▶ Written problem: Set down the material below in full, matching it exactly.

··· Data segment ···

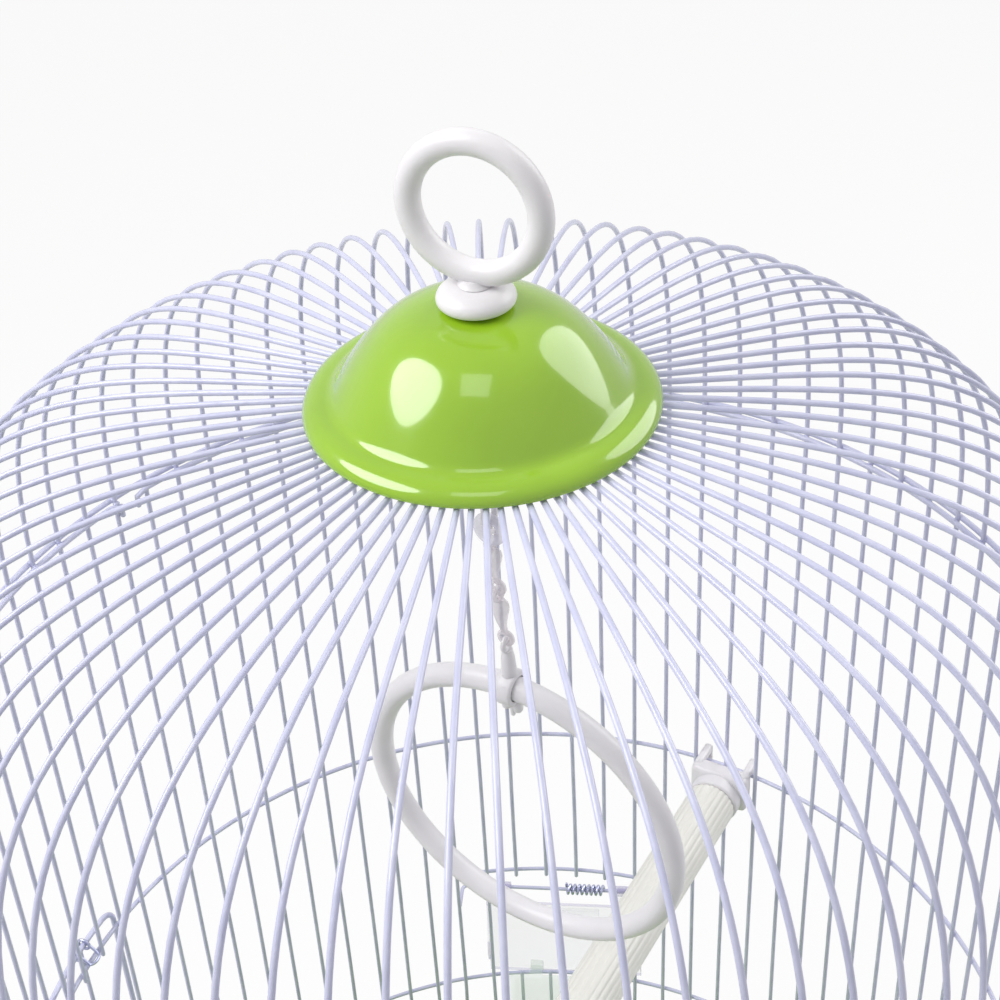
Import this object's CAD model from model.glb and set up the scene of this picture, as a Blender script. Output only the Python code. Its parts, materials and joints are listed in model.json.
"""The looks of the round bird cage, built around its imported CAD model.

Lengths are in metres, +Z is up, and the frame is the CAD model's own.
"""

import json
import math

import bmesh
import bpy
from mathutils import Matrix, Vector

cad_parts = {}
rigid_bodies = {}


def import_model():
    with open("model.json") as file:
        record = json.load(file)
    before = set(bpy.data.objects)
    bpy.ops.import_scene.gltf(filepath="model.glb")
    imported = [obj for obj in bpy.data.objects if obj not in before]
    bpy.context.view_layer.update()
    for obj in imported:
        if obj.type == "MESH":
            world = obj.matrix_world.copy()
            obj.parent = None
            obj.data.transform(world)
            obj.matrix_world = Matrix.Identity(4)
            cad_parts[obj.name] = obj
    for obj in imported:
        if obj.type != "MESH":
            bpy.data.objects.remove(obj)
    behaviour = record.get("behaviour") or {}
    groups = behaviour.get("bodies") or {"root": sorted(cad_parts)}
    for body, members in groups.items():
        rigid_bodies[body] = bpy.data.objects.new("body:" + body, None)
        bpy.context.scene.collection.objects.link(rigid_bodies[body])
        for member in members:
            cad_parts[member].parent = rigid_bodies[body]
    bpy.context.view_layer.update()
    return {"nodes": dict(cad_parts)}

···

▶ Solved problem:
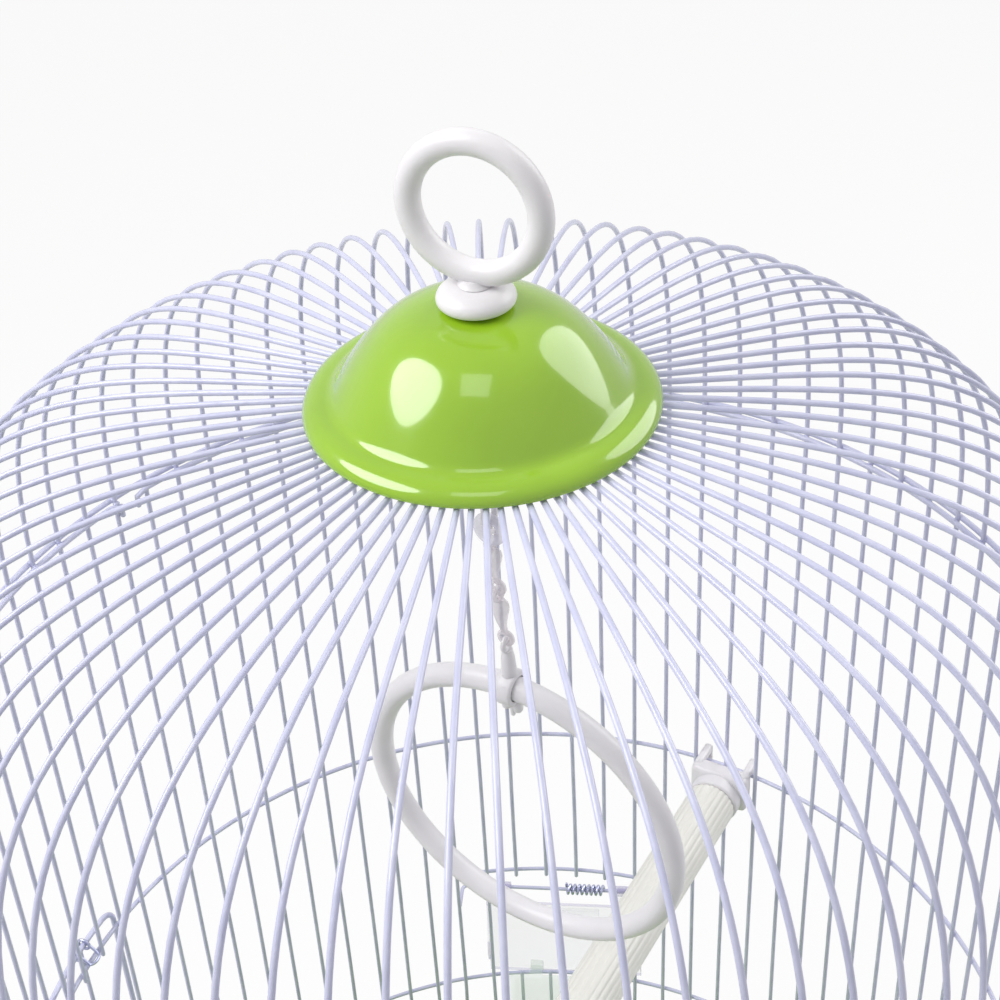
Import this object's CAD model from model.glb and set up the scene of this picture, as a Blender script. Output only the Python code. Its parts, materials and joints are listed in model.json.
"""The looks of the round bird cage, built around its imported CAD model.

Lengths are in metres, +Z is up, and the frame is the CAD model's own.
"""

import json
import math

import bmesh
import bpy
from mathutils import Matrix, Vector

cad_parts = {}
rigid_bodies = {}


def import_model():
    with open("model.json") as file:
        record = json.load(file)
    before = set(bpy.data.objects)
    bpy.ops.import_scene.gltf(filepath="model.glb")
    imported = [obj for obj in bpy.data.objects if obj not in before]
    bpy.context.view_layer.update()
    for obj in imported:
        if obj.type == "MESH":
            world = obj.matrix_world.copy()
            obj.parent = None
            obj.data.transform(world)
            obj.matrix_world = Matrix.Identity(4)
            cad_parts[obj.name] = obj
    for obj in imported:
        if obj.type != "MESH":
            bpy.data.objects.remove(obj)
    behaviour = record.get("behaviour") or {}
    groups = behaviour.get("bodies") or {"root": sorted(cad_parts)}
    for body, members in groups.items():
        rigid_bodies[body] = bpy.data.objects.new("body:" + body, None)
        bpy.context.scene.collection.objects.link(rigid_bodies[body])
        for member in members:
            cad_parts[member].parent = rigid_bodies[body]
    bpy.context.view_layer.update()
    return {"nodes": dict(cad_parts)}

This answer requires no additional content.